Download: bjango.com
Bottom line: iStat Menus is perfect for anyone who wants live system stats without opening Activity Monitor. Skip if a battery percentage is enough.
5. Alfred — Best keyboard-first launcher
Alfred replaces Spotlight with a launcher that also lives as a menu bar item. Free tier is a fast application launcher with clipboard history via Powerpack. Workflows let you script anything from menu bar toggles to Homebrew installs.
Where it falls short: Powerpack costs money for features many users expect free (Spotlight includes some of them now). Learning workflow syntax has a curve.
Pricing:
- Free: Launcher only.
- Paid: One-time Powerpack for workflows, clipboard history, and file actions.
Download: alfredapp.com
Bottom line: Alfred is perfect for users who want Spotlight to do more. Skip if Raycast better fits your workflow.
6. Amphetamine — Best sleep-prevention
Amphetamine stops your Mac from sleeping when you need it awake for a long download or a video render. Set a duration, until you close a specific app, or while you have any external monitor connected. The menu bar icon shows time remaining at a glance.

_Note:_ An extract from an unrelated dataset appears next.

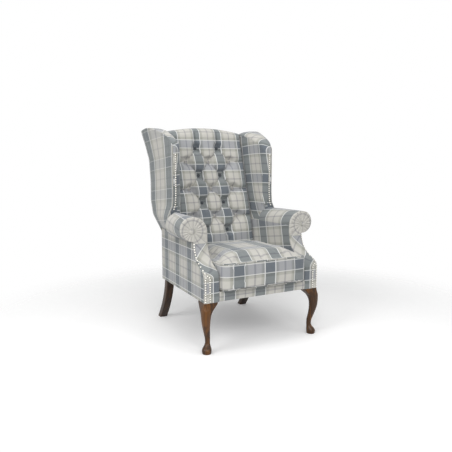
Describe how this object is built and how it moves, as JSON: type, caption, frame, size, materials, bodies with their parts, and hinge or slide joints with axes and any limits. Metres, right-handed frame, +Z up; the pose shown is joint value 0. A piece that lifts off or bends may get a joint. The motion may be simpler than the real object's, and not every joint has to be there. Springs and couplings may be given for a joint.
{
  "type": "wing armchair",
  "caption": "Wing armchair in plaid cloth with a deep-buttoned back, scroll arms, loose boxed seat cushion, cabriole front legs and raked rear legs.",
  "frame": {"origin": "on the floor under the middle of the chair's overall width and depth", "axes": "+Z up, +X to the right of someone who faces the chair from the front, -Y towards the front where the sitter's feet are, +Y to the back"},
  "size_m": [0.7984, 0.8014, 1.1271],
  "materials": {
    "plaid_fabric": "woven wool plaid in grey-blue and cream",
    "show_wood": "stained and satin varnished",
    "frame_beech": "raw sawn beech",
    "steel": "oiled spring wire and zinc strip",
    "felt": "matted felt",
    "hessian": "open jute weave",
    "black_cloth": "plain black cloth and tape",
    "zip_metal": "dull plated"
  },
  "bodies": {
    "chair_frame": {"front_seat_rail": "frame_beech", "back_seat_rail": "frame_beech", "side_seat_rail_left": "frame_beech", "side_seat_rail_right": "frame_beech", "corner_blocks": "frame_beech", "arm_stump_left": "frame_beech", "arm_stump_right": "frame_beech", "arm_rail_left": "frame_beech", "arm_rail_right": "frame_beech", "back_post_left": "show_wood", "back_post_right": "show_wood", "top_rail": "frame_beech", "back_tack_rail": "frame_beech", "wing_post_left": "frame_beech", "wing_post_right": "frame_beech", "wing_rail_left": "frame_beech", "wing_rail_right": "frame_beech", "front_leg_left": "show_wood", "front_leg_right": "show_wood", "leg_bolts": "steel", "seat_springs": "steel", "spring_clips": "steel", "seat_felt": "felt", "seat_deck": "plaid_fabric", "front_border": "plaid_fabric", "back_webbing": "black_cloth", "back_hessian": "hessian", "arm_hessian_left": "hessian", "arm_hessian_right": "hessian", "inside_arm_left": "plaid_fabric", "inside_arm_right": "plaid_fabric", "arm_facing_left": "plaid_fabric", "arm_facing_right": "plaid_fabric", "outside_arm_left": "plaid_fabric", "outside_arm_right": "plaid_fabric", "inside_wing_left": "plaid_fabric", "inside_wing_right": "plaid_fabric", "outside_wing_left": "plaid_fabric", "outside_wing_right": "plaid_fabric", "inside_back": "plaid_fabric", "back_buttons": "plaid_fabric", "outside_back": "plaid_fabric", "bottom_dust_cover": "black_cloth"},
    "cushion": {"seat_cushion": "plaid_fabric", "cushion_piping_top": "plaid_fabric", "cushion_piping_bottom": "plaid_fabric", "cushion_zip": "black_cloth"},
    "zip_slider": {"zip_slider": "zip_metal"}
  },
  "joints": [
    {"name": "cushion_lift", "type": "slide", "parent": "chair_frame", "child": "cushion", "axis": [0, 0, 1], "range_m": [0, 0.25]},
    {"name": "zip_slide", "type": "slide", "parent": "cushion", "child": "zip_slider", "axis": [1, 0, 0], "range_m": [0, 0.388]}
  ]
}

Where it falls short: no built-in scheduling. Some users prefer a one-click toggle over the deep menu of triggers.
Pricing:
- Free: Fully free.
- Paid: None (Mac App Store).
Download: Mac App Store
Bottom line: Amphetamine is perfect for anyone who runs long tasks that would otherwise trigger sleep. Skip if you leave Caffeine running by default.
7. Hidden Bar — Best minimal menu bar hider
Hidden Bar is the simplest menu bar hider possible. Drag icons behind a divider to hide them, click to reveal, click again to hide. No settings screen, no options, no subscription. Free on the Mac App Store.
Where it falls short: no smart-show rules, no keyboard shortcut to reveal, no notch handling as advanced as Ice.
Pricing:
- Free: Fully free.
- Paid: None.
Download: Mac App Store
Bottom line: Hidden Bar is perfect for users who want the smallest possible utility to declutter icons. Skip if you want per-icon rules.
8. One Switch — Best all-in-one system toggle
One Switch puts all the daily toggles (dark mode, Do Not Disturb, keep awake, screen brightness, camera on/off, Bluetooth) into one dropdown from the menu bar. Instead of visiting Control Center, you fire everything from one panel.
Where it falls short: paid app with a subscription option. Some toggles overlap with system Shortcuts you could build yourself.
Pricing:
- Free: Short trial.
- Paid: One-time purchase or Setapp subscription.
Download: fireball.studio
Bottom line: One Switch is perfect for users who toggle dark mode, DND, and mic multiple times a day. Skip if you already built a Shortcut for each.
How to pick the right one
If you snap windows: Rectangle. If your menu bar is cluttered and you want free: Ice or Hidden Bar. If you want the paid gold standard: Bartender. If you want live system stats: iStat Menus. If Spotlight isn’t enough: Alfred. If you keep long downloads running: Amphetamine. If you toggle system settings often: One Switch.
If you already use Raycast, you get a launcher plus many one-click toggles in one app. In that case, add Rectangle and Ice, and you have most of this list covered.
FAQ
What is the best free macOS menu bar app?
Rectangle for window management, Ice for hiding icons, and Amphetamine for sleep prevention are all fully free with no paid tier.
Do these apps handle the M-series notch?
Bartender, Ice, and iStat Menus explicitly handle notch layout. Rectangle avoids the notch entirely because it works with window positions rather than menu bar space.
What is the best Bartender alternative on macOS?
Ice is the closest free alternative and covers most Bartender use cases. Hidden Bar is even simpler if you only need a divider.
Do menu bar utilities drain the battery?
Most stay under 30 MB and use negligible CPU. iStat Menus is the heaviest because it polls sensors constantly. Turn off unused sensors to reduce its footprint.
Which of these are open source?
Rectangle and Ice are open source with public GitHub repositories. Hidden Bar’s source is public. The rest are proprietary.